Set down only the lines running from the one with "bevel.angle_limit = END_ARRIS_ANGLE" to the one with "zip(*points))), Vector(map(max, zip(*points)))", both lines included, exactly as they stand, please.

>> begin COLLECTED DATA

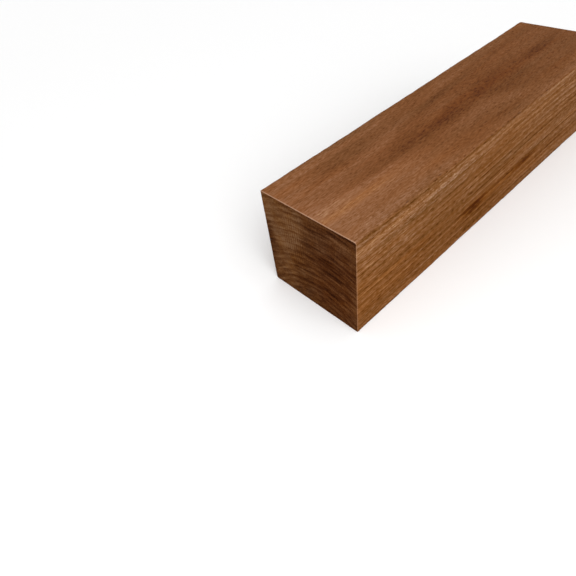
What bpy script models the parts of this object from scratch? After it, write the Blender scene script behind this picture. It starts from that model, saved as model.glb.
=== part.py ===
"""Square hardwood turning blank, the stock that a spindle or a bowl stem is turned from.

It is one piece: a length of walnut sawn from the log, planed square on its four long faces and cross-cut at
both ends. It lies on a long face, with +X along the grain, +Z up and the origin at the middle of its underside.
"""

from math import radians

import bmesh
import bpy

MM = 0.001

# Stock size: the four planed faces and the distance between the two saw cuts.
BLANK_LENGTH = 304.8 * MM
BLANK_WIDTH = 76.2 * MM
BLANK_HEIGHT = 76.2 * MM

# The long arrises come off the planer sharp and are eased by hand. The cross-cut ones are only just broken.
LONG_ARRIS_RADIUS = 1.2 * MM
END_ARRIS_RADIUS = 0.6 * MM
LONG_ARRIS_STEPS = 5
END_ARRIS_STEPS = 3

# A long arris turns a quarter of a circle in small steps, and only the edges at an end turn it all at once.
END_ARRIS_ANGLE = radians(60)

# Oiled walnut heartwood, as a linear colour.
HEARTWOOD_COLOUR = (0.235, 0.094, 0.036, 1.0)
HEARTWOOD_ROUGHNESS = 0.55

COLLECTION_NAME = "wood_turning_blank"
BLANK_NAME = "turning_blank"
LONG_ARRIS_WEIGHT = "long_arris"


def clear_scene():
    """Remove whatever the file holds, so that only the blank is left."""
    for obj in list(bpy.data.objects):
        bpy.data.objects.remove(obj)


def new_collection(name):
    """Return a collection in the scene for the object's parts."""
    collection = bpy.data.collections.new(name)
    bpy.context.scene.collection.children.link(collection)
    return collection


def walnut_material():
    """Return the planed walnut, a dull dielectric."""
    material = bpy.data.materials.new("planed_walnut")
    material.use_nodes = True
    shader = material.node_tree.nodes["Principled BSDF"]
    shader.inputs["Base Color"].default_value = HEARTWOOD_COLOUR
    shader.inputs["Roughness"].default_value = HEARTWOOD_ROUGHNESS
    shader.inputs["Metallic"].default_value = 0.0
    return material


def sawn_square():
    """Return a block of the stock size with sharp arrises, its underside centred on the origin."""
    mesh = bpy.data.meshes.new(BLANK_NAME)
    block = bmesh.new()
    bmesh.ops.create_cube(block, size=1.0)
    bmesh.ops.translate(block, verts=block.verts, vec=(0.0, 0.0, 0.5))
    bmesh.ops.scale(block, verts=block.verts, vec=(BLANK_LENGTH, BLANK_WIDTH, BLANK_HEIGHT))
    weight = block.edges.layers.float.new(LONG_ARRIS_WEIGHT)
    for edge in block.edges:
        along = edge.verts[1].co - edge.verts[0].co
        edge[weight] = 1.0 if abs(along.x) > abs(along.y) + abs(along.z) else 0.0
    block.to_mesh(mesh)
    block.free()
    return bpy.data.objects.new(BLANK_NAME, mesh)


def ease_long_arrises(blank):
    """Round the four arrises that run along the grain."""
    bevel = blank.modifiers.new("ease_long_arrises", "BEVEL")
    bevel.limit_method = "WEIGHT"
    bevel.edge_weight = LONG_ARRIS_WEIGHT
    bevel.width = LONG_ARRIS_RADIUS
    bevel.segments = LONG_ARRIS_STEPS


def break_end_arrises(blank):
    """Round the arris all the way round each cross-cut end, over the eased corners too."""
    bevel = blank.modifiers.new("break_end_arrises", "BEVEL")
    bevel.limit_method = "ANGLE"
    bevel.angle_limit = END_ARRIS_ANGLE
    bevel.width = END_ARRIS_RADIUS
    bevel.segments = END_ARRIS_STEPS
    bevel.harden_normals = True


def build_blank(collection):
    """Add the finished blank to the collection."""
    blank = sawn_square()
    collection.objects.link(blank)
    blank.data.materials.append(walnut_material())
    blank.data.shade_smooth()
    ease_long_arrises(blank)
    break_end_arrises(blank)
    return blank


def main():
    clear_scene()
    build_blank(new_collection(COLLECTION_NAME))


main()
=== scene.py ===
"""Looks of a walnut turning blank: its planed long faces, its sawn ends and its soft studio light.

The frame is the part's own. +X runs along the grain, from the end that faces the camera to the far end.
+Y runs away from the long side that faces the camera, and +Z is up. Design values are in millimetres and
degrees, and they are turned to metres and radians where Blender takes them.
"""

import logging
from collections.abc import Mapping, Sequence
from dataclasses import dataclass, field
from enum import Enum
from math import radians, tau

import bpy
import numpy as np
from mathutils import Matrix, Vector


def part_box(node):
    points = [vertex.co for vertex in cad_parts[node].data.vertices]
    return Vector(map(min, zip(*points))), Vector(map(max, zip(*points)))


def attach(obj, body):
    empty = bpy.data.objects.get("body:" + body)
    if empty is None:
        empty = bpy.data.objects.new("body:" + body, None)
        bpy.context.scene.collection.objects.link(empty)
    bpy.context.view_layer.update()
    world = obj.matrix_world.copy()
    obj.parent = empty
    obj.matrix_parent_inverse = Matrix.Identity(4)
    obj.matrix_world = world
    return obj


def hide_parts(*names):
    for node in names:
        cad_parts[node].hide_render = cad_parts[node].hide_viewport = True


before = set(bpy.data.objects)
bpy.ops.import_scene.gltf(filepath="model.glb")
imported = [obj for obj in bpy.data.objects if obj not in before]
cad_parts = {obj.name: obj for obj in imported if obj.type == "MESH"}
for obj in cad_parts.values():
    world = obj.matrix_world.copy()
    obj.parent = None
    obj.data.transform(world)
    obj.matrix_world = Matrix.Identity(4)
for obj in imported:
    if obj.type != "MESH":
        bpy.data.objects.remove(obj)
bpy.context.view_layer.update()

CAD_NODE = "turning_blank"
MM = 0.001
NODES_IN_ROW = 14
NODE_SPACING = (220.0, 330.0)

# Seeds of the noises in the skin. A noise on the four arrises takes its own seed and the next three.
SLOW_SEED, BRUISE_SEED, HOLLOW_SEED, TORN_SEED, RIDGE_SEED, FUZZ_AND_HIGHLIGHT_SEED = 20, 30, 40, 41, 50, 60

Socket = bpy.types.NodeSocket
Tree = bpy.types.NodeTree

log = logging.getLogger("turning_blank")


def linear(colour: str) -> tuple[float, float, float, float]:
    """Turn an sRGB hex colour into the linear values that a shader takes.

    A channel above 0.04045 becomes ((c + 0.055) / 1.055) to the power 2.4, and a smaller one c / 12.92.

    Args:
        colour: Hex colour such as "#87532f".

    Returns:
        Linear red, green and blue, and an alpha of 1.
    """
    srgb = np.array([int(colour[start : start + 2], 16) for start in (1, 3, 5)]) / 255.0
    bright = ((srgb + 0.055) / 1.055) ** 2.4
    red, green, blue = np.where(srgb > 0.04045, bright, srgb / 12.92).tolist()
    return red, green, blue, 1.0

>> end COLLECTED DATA

RESULT OF THE EXERCISE:
    bevel.angle_limit = END_ARRIS_ANGLE
    bevel.width = END_ARRIS_RADIUS
    bevel.segments = END_ARRIS_STEPS
    bevel.harden_normals = True


def build_blank(collection):
    """Add the finished blank to the collection."""
    blank = sawn_square()
    collection.objects.link(blank)
    blank.data.materials.append(walnut_material())
    blank.data.shade_smooth()
    ease_long_arrises(blank)
    break_end_arrises(blank)
    return blank


def main():
    clear_scene()
    build_blank(new_collection(COLLECTION_NAME))


main()
=== scene.py ===
"""Looks of a walnut turning blank: its planed long faces, its sawn ends and its soft studio light.

The frame is the part's own. +X runs along the grain, from the end that faces the camera to the far end.
+Y runs away from the long side that faces the camera, and +Z is up. Design values are in millimetres and
degrees, and they are turned to metres and radians where Blender takes them.
"""

import logging
from collections.abc import Mapping, Sequence
from dataclasses import dataclass, field
from enum import Enum
from math import radians, tau

import bpy
import numpy as np
from mathutils import Matrix, Vector


def part_box(node):
    points = [vertex.co for vertex in cad_parts[node].data.vertices]
    return Vector(map(min, zip(*points))), Vector(map(max, zip(*points)))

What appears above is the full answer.